Nietzsche dreamed of murdering God by these means. In Twilight of the Idols he says "'Reason' in language oh, what an old deceptive female she is! I am afraid we are not rid of God because we still have faith in grammar." ECUSA is losing its faith in grammar. Its dream is an incoherent one. Inclusion through exclusion, and monotonous diversity. In The Gay Science, Nietzsche tells of a Madman who announces the death of God.
The madman jumped into their midst and pierced them with his eyes. "Whither is God?" he cried; "I will tell you. We have killed him -- you and I. All of us are his murderers.... Is there still any up or down? Are we not straying as through an infinite nothing? Do we not feel the breath of empty space? has it not become colder? Is not night continually closing in on us?.... Who will wipe this blood off us? What water is there for us to clean ourselves? What festivals of atonement, what sacred games shall we have to invent?.... What after all are these churches now if they are not the tombs and sepulchers of God?"
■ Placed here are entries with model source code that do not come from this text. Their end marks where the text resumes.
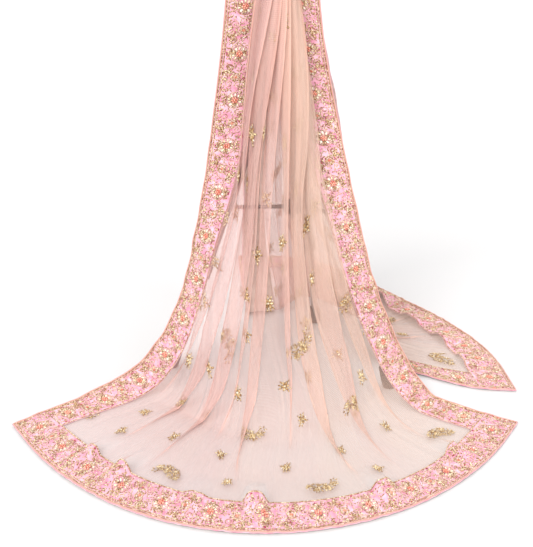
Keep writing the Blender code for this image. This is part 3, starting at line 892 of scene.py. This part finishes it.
def net_material():
    """Sheer net, whose alpha grows with how closely it is gathered."""
    made, tree, shader = new_material("peach_net")
    fine = use(tree, TINT, Across=55.0, Along=2.5)[0]
    broad = use(tree, TINT, Across=4.2, Along=0.7)[0]
    # the left half of the cloth is rosier and darker, with a soft, uneven edge: a pinker net, with
    # painted shade for the shadowed floor behind it
    across = add(tree, "ShaderNodeSeparateXYZ", {0: cloth_uv(tree)}).outputs["X"]
    rosy_shade = share_of(tree, math_node(tree, "SUBTRACT", across, broad), 0.30, -0.15)
    flat_colour = mix(tree, rosy_shade, ramp(tree, fine, *BEIGE), ramp(tree, fine, *ROSY_SHADED))
    # where threads lie close together the net is lighter: a painted highlight for the light that gathered
    # folds catch, less bright on the rosy side, which has painted shade
    closeness = add(tree, "ShaderNodeAttribute", attribute_name="closeness").outputs["Fac"]
    colour = mix(tree, share_of(tree, closeness, 1.3, 4.0), flat_colour, ramp(tree, rosy_shade, *BUNCHED_HIGHLIGHT))
    threads = use(tree, NET)[0]
    solid = math_node(tree, "SUBTRACT", 1.0, math_node(tree, "POWER", 1 - SHEER, closeness))
    patterned = math_node(tree, "MULTIPLY", solid, rising(tree, threads, 0.90, 0.35))
    alpha = math_node(tree, "MULTIPLY", patterned, rising(tree, fine, 0.80, 0.4))
    connect(tree, shader, {
        "Base Color": colour, "Alpha": math_node(tree, "MINIMUM", alpha, MOST_SOLID),
        "Roughness": 0.75, "Specular IOR Level": 0.2, "Sheen Weight": 0.1,
        "Normal": bump(tree, threads, 0.0002),
    })
    return made


net_finish = net_material()
print("one layer of net stops", SHEER, "of the light")

# %% [markdown]
# ## Satin and piping
#
# Satin's long floats of thread give it a soft gloss over a fine weave. A bump carries the weave,
# because its threads are thinner than the mesh could follow, and the roughness drifts a little so
# that the gloss isn't even. The reverse of the borders is duller and beige, with stitching.

# %% Satin
def satin_material(name, deep, light, thread):
    """Woven satin between two tints. thread is the width of one thread."""
    made, tree, shader = new_material(name)
    tint = use(tree, TINT, Across=70.0, Along=70.0)[0]
    connect(tree, shader, {
        "Base Color": ramp(tree, tint, (0.3, deep), (0.7, light)),
        "Roughness": rising(tree, tint, 0.34, 0.25),
        "Sheen Weight": 0.2,
        "Normal": bump(tree, use(tree, WEAVE, Thread=thread)[0], 0.0003, 0.6),
    })
    print("satin:", name)
    return made


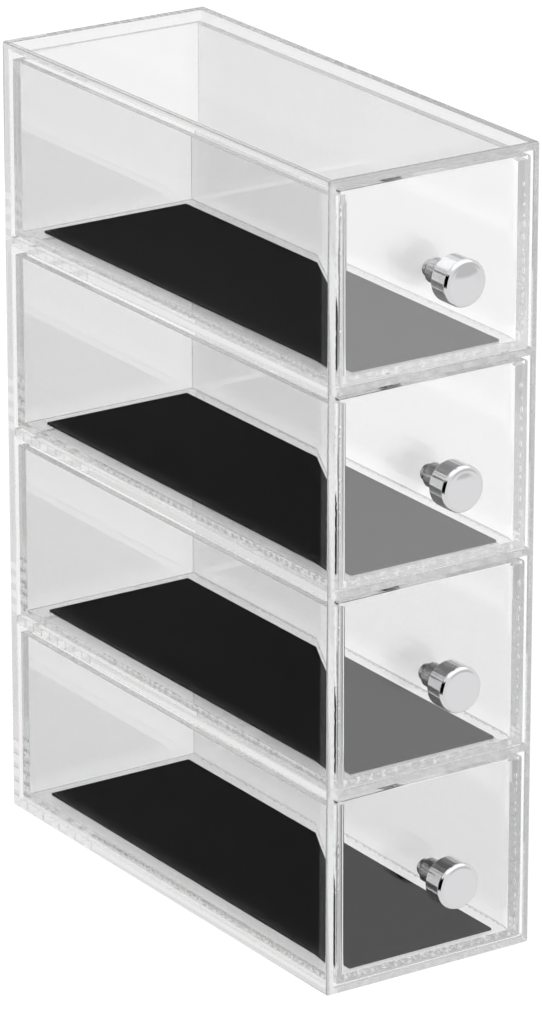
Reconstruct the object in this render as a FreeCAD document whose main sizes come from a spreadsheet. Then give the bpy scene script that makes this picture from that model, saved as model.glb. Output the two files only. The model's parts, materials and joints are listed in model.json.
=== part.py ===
"""Clear acrylic tower of four small drawers.

A narrow case of cemented sheets holds three shelves and four equal drawers.
Each drawer is a box of cemented sheets with a loose liner pad on its floor and a
turned metal knob, which a short screw holds through the front.

Frame: the origin is the centre of the case's underside, +Z is up, the drawer
fronts face -Y and the width runs along X.  All sizes are in millimetres.
"""
import FreeCAD
import Part
import math
import os

import Sketcher

App = FreeCAD
Vec = App.Vector

# Driving dimensions: alias, value in mm (or a plain count), what it is.
SIZES = [
    ("case_width", 76.0, "outside width of the case"),
    ("case_depth", 185.0, "outside depth of the case, without the knobs"),
    ("case_height", 260.0, "outside height of the case"),
    ("case_sheet", 2.5, "thickness of every sheet of the case"),
    ("drawer_count", 4.0, "number of drawers, one above the other"),
    ("corner_round", 1.8, "rounded upright corners of the case"),
    ("top_round", 1.0, "rounded upper rim of the case"),
    ("edge_round", 0.4, "polished edges of the case"),
    ("side_gap", 1.0, "gap between a drawer and each side of the case"),
    ("under_gap", 0.3, "gap between a drawer and the shelf under it"),
    ("over_gap", 1.0, "gap between a drawer front and the shelf over it"),
    ("rear_gap", 1.0, "gap between a drawer and the back of the case"),
    ("front_sheet", 3.0, "thickness of a drawer front"),
    ("wall_sheet", 2.5, "thickness of a drawer's sides and back"),
    ("floor_sheet", 2.0, "thickness of a drawer's floor"),
    ("wall_drop", 2.0, "how far the sides and back end below the front's top"),
    ("front_corner", 1.0, "rounded corners of a drawer front"),
    ("drawer_edge", 0.3, "polished edges of a drawer"),
    ("liner_thick", 0.8, "thickness of a liner pad"),
    ("liner_side", 5.2, "bare floor beside a liner"),
    ("liner_front", 2.6, "bare floor in front of a liner"),
    ("liner_rear", 5.0, "bare floor behind a liner"),
    ("liner_corner", 0.8, "rounded corners of a liner"),
    ("head_radius", 7.5, "knob head radius"),
    ("head_length", 8.4, "knob head length"),
    ("neck_radius", 4.0, "knob neck radius"),
    ("neck_length", 8.0, "knob neck length"),
    ("front_rim", 1.1, "rounded front rim of a knob head"),
    ("rear_rim", 0.6, "rounded rear rim of a knob head"),
    ("tapped_radius", 1.5, "radius of the tapped hole in a knob"),
    ("tapped_depth", 7.5, "depth of the tapped hole in a knob"),
    ("screw_hole_radius", 1.7, "radius of the screw hole in a drawer front"),
    ("shank_radius", 1.45, "screw shank radius"),
    ("shank_length", 9.0, "screw length under its head"),
    ("screw_head_radius", 2.8, "screw head radius"),
    ("screw_head_height", 1.9, "screw head height"),
    ("screw_head_round", 0.8, "rounded rim of a screw head"),
    ("recess_width", 0.7, "width of an arm of the cross recess"),
    ("recess_length", 2.8, "length of the cross recess"),
    ("recess_depth", 1.1, "depth of the cross recess"),
]

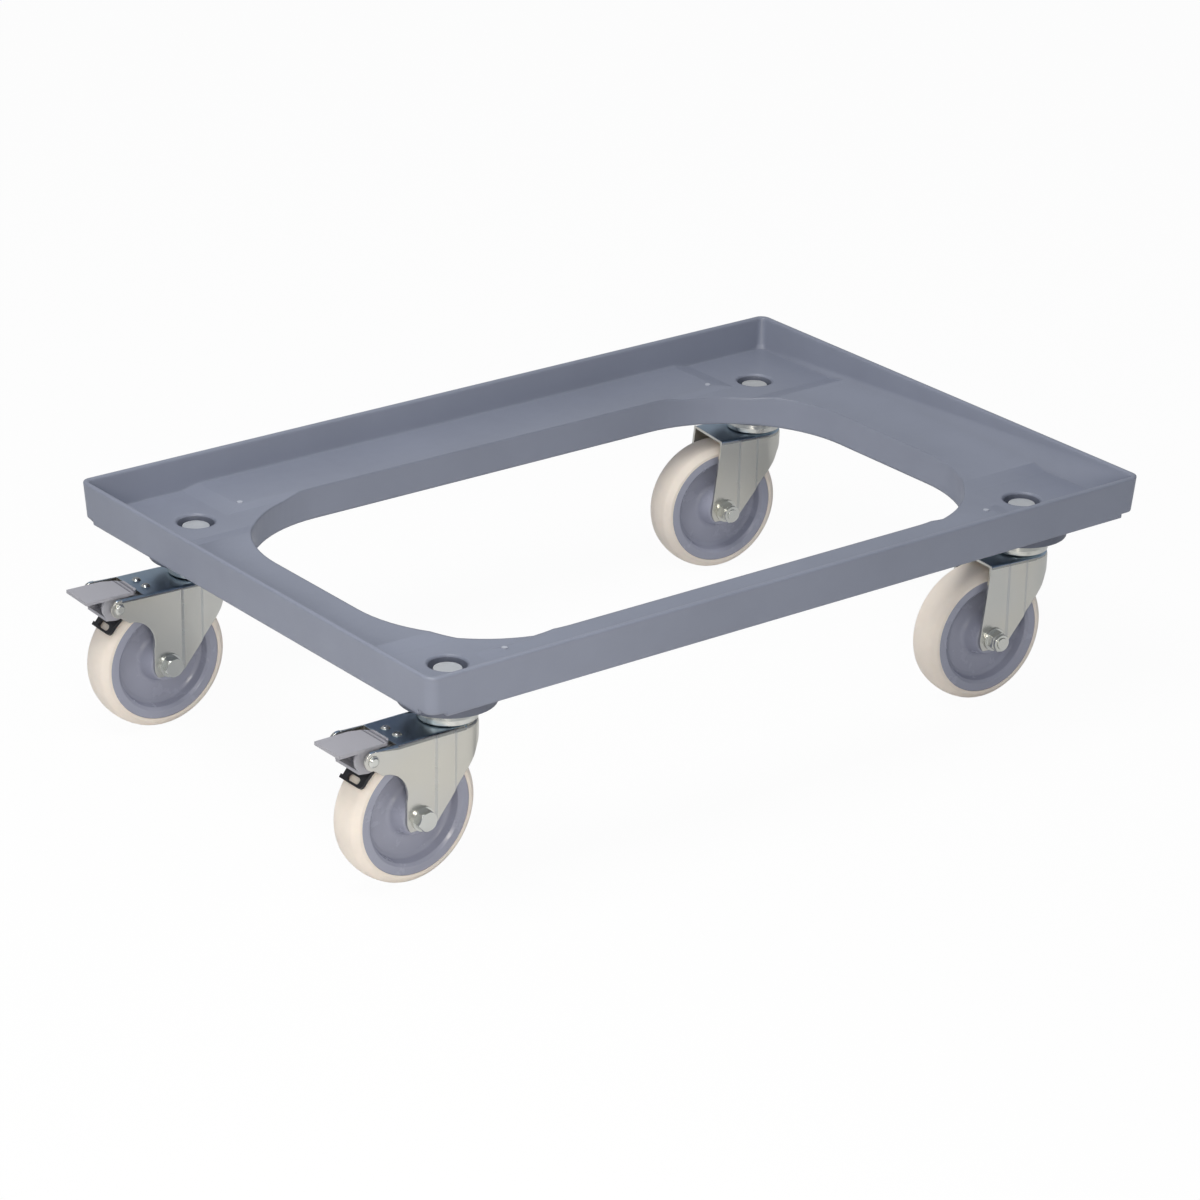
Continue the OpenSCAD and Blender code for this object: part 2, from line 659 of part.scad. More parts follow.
// the lower jaw: a scoop that starts in front of the pivot and ends behind it
module jaw_side() {
  translate([pivot_x, pivot_z]) rotate(jaw_slope) {
    translate([-1, -ear_r - jaw_t]) square([jaw_len, jaw_t]);
  }
  difference() {
    translate([pivot_x, pivot_z]) circle(r = ear_r + jaw_t);
    translate([pivot_x, pivot_z]) circle(r = ear_r - 0.3);
    translate([pivot_x - 30, pivot_z - 5]) square([60, 30]);
    translate([pivot_x, pivot_z - 30]) square([30, 40]);
  }
}
module pedal_shape() color([0.55, 0.55, 0.62]) difference() {
  y0 = pedal_side - pedal_half;
  y1 = pedal_side + pedal_half;
  union() {
    // pad with its front corners cut
    translate([0, 0, pad_z]) linear_extrude(height = pad_t) polygon([
      [pad_front, y0 + 7.6], [pad_front + 6, y0 + 3.1], [pad_front + 15, y0],
      [pad_back, y0], [pad_back, y1], [pad_front + 4, y1], [pad_front, y1 - 4]]);
    // two low bars near the pad's front edge
    translate([pad_front + 1, y0 + 8, pad_z + pad_t - 0.5]) cube([1.4, y1 - y0 - 12.5, 1.1]);
    translate([pad_front + 4.5, y0 + 6, pad_z + pad_t - 0.5]) cube([1.2, y1 - y0 - 8, 1]);
    side_view(y0 + 1, y0 + 1 + ear_t) ear_side();
    side_view(y1 - 1 - ear_t, y1 - 1) ear_side();
    side_view(y0 + 1, y1 - 1) jaw_side();
  }
  // keeps the jaw clear of the wheel's tread
  translate([trail, 0, axle_z]) rotate([90, 0, 0])
    cylinder(r = wheel_r + 2.2, h = 60, center = true);
}
// point at a given distance from the wheel's axle and angle above its level, seen from the side
function around(r, a) = [trail + r * cos(a), axle_z + r * sin(a)];
// black tab with a slot, close behind the tread, its root under the jaw
module tab_shape() {
  r0 = wheel_r + tab_gap;
  r1 = r0 + tab_t;
  slot_a = tab_a0 + 4.2;
  color([0.08, 0.08, 0.1]) difference() {
    union() {
      side_view(tab_side - tab_half, tab_side + tab_half) polygon([
        around(r0, tab_a0), around(r0, (tab_a0 + tab_a1) / 2), around(r0, tab_a1),
        around(r1, tab_a1), around(r1, (tab_a0 + tab_a1) / 2), around(r1, tab_a0)]);
      side_view(tab_side - tab_half - 2, tab_side) polygon([
        around(r0, tab_a0), around(r0, tab_a0 + 3), around(r1, tab_a0 + 3), around(r1, tab_a0)]);
      side_view(tab_side - tab_half + 1, tab_side + tab_half - 1) polygon([
        around(r0, tab_a1 - 3), around(r0, tab_a1 + 5), around(r0 + 4.5, tab_a1 + 5),
        around(r0 + 4.5, tab_a1 + 2), around(r1, tab_a1 - 2)]);
    }
    translate([trail, tab_side, axle_z]) rotate([0, -slot_a, 0]) translate([wheel_r, 0, 0])
      hull() for (s = [-1, 1])
        translate([0, s * (tab_half - tab_edge - slot_r), 0]) rotate([0, 90, 0])
          cylinder(r = slot_r, h = 20, center = true);
    // rounded lower corner
    translate([trail, tab_side + tab_half - tab_round, axle_z]) rotate([0, -tab_a0, 0]) difference() {
      translate([r0 - 2, 0, -1]) cube([tab_t + 6, tab_round + 1, tab_round + 1]);
      translate([r0 - 3, 0, tab_round]) rotate([0, 90, 0]) cylinder(r = tab_round, h = tab_t + 8);
    }
    // the root ends at the jaw
    translate([pivot_x, 0, pivot_z]) rotate([90, 0, 0])
      cylinder(r = ear_r + jaw_t + 0.02, h = 60, center = true);
  }
}
module pivot_rivet_shape() color([0.75, 0.76, 0.78])
  translate([pivot_x, 0, pivot_z]) rotate([90, 0, 0]) {
    cylinder(r = pivot_r, h = 2 * fork_half + 0.5, center = true);
    for (s = [0, 180])
      rotate([s, 0, 0]) translate([0, 0, fork_half]) {
        cylinder(r = pivot_head_r, h = 0.7);
        translate([0, 0, 0.7]) cylinder(r1 = pivot_head_r - 0.5, r2 = pivot_r, h = pivot_head_h - 0.7);
      }
  }
// spring blade under the fork's top, its free end bent down to the tread
module blade_shape() color([0.6, 0.6, 0.62]) difference() {
  side_view(-blade_half, blade_half) polygon([
    [31, fork_under - blade_t], [50, fork_under - blade_t], [60.8, fork_under - 6.4],
    [61.8, fork_under - 5.4], [50.8, fork_under], [31, fork_under]]);
  for (s = [-1, 1])
    translate([blade_rivet_x, s * blade_rivet_y, fork_under - 5]) cylinder(r = 1.82, h = 8);
}
module blade_rivets_shape() color([0.78, 0.79, 0.8])
  for (s = [-1, 1])
    translate([blade_rivet_x, s * blade_rivet_y, 0]) {
      translate([0, 0, fork_under - blade_t - 0.5]) cylinder(r = 1.8, h = fork_t + blade_t + 1);
      translate([0, 0, fork_top]) cylinder(r1 = blade_rivet_r, r2 = 2, h = 1.6);
      translate([0, 0, fork_under - blade_t - 0.9]) cylinder(r = blade_rivet_r - 0.4, h = 0.9);
    }

on_deck() deck_frame();
on_deck() mount_bolts();
on_deck() mount_washers();
on_deck() mount_nuts();
at_fl() cup_shape();  // swivel_cup_front_left
at_fl() king_shape();  // king_rivet_front_left
at_fl() ball_shape();  // ball_ring_front_left
at_fl() brake_fork();  // fork_front_left
at_fl() wheel_shape();  // wheel_front_left
at_fl() tread_shape();  // tread_front_left
at_fl() bush_shape();  // bush_front_left
at_fl() axle_bolt_shape(1);  // axle_bolt_front_left
at_fl() axle_nut_shape(1);  // axle_nut_front_left
at_fr() cup_shape();  // swivel_cup_front_right
at_fr() king_shape();  // king_rivet_front_right
at_fr() ball_shape();  // ball_ring_front_right
at_fr() plain_fork();  // fork_front_right
at_fr() wheel_shape();  // wheel_front_right
at_fr() tread_shape();  // tread_front_right
at_fr() bush_shape();  // bush_front_right
at_fr() axle_bolt_shape(-1);  // axle_bolt_front_right
at_fr() axle_nut_shape(-1);  // axle_nut_front_right
at_rl() cup_shape();  // swivel_cup_rear_left
at_rl() king_shape();  // king_rivet_rear_left
at_rl() ball_shape();  // ball_ring_rear_left
at_rl() brake_fork();  // fork_rear_left
at_rl() wheel_shape();  // wheel_rear_left
at_rl() tread_shape();  // tread_rear_left
at_rl() bush_shape();  // bush_rear_left
at_rl() axle_bolt_shape(1);  // axle_bolt_rear_left
at_rl() axle_nut_shape(1);  // axle_nut_rear_left
at_rr() cup_shape();  // swivel_cup_rear_right
at_rr() king_shape();  // king_rivet_rear_right
at_rr() ball_shape();  // ball_ring_rear_right
at_rr() plain_fork();  // fork_rear_right
at_rr() wheel_shape();  // wheel_rear_right
at_rr() tread_shape();  // tread_rear_right
at_rr() bush_shape();  // bush_rear_right
at_rr() axle_bolt_shape(-1);  // axle_bolt_rear_right
at_rr() axle_nut_shape(-1);  // axle_nut_rear_right
at_fl() pedal_shape();  // pedal_front_left
at_fl() tab_shape();  // release_tab_front_left
at_fl() pivot_rivet_shape();  // pivot_rivet_front_left
at_fl() blade_shape();  // brake_blade_front_left
at_fl() blade_rivets_shape();  // blade_rivets_front_left
at_rl() pedal_shape();  // pedal_rear_left
at_rl() tab_shape();  // release_tab_rear_left
at_rl() pivot_rivet_shape();  // pivot_rivet_rear_left
at_rl() blade_shape();  // brake_blade_rear_left
at_rl() blade_rivets_shape();  // blade_rivets_rear_left
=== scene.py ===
import bpy
import bmesh
import math
from mathutils import Matrix, Vector

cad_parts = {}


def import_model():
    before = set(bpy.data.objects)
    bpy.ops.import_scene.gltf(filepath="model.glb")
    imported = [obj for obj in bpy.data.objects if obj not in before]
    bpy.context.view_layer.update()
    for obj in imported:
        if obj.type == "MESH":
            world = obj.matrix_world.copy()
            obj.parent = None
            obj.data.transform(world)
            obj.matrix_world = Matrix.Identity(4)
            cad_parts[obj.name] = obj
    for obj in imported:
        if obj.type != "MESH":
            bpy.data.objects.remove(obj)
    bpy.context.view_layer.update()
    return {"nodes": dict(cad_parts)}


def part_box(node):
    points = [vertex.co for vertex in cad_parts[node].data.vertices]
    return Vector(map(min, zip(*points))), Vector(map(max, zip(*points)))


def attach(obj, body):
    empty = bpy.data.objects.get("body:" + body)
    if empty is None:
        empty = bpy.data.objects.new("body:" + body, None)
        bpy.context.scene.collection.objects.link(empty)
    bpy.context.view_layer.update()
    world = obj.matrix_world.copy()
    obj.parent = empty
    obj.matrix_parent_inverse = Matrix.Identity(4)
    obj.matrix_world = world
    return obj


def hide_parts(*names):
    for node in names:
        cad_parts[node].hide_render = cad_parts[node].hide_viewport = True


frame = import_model()
NODES = frame["nodes"]
scene = bpy.context.scene
MM = 0.001

# Deck in millimetres, as the CAD has it: outer sizes, heights above the floor, the bosses' radius and
# the four pips' place from the deck's middle
DECK_L = 615.0
DECK_W = 415.0
RIM_TOP = 167.0
DECK_Z = 145.5
WALL_Z = 137.5
BOSS_R = 33.0
PIP_X = 210.0
PIP_Y = 154.5
PIP_R = 2.0
MID_X = round((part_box("deck_frame")[0].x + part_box("deck_frame")[1].x) / 2 / MM, 3)

# Casters: place of the swivel axes from the deck's middle, headings in degrees, place of the axle
SEAT_X = 250.5
SEAT_Y = 148.0
YAW = {"front_left": 180.4, "front_right": 174.9, "rear_left": 177.6, "rear_right": 171.7}
SIDE = {"front_left": (-1, -1), "front_right": (1, -1), "rear_left": (-1, 1), "rear_right": (1, 1)}
BRAKES = ("front_left", "rear_left")
TRAIL = 34.0
AXLE_Z = 50.0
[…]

I was kind of wondering if the Epi-scopals still baptise, and if there were any Christians in attendance at that event.
An amazing observation.
I am afraid we are not rid of God because we still have faith in grammar.
Another amazing obeservation, but for very different reasons. Nietzsche was a classical philologist and grammar was his trade. He forsook it all.
Are we not straying as through an infinite nothing? Do we not feel the breath of empty space?
This quote from the Gay Science is where Nietzche ended up. And that was in an insane asylum where he spent the last years of his life suffering the debilitating effects of syphilis.
The quote also calls to mind the Buddhism--the quest for the Great Void--which Nietsche lauds in the Gay Science. How many times have you heard Anglican clegy praising Buddhism from the pulpit? One too many times, I would say.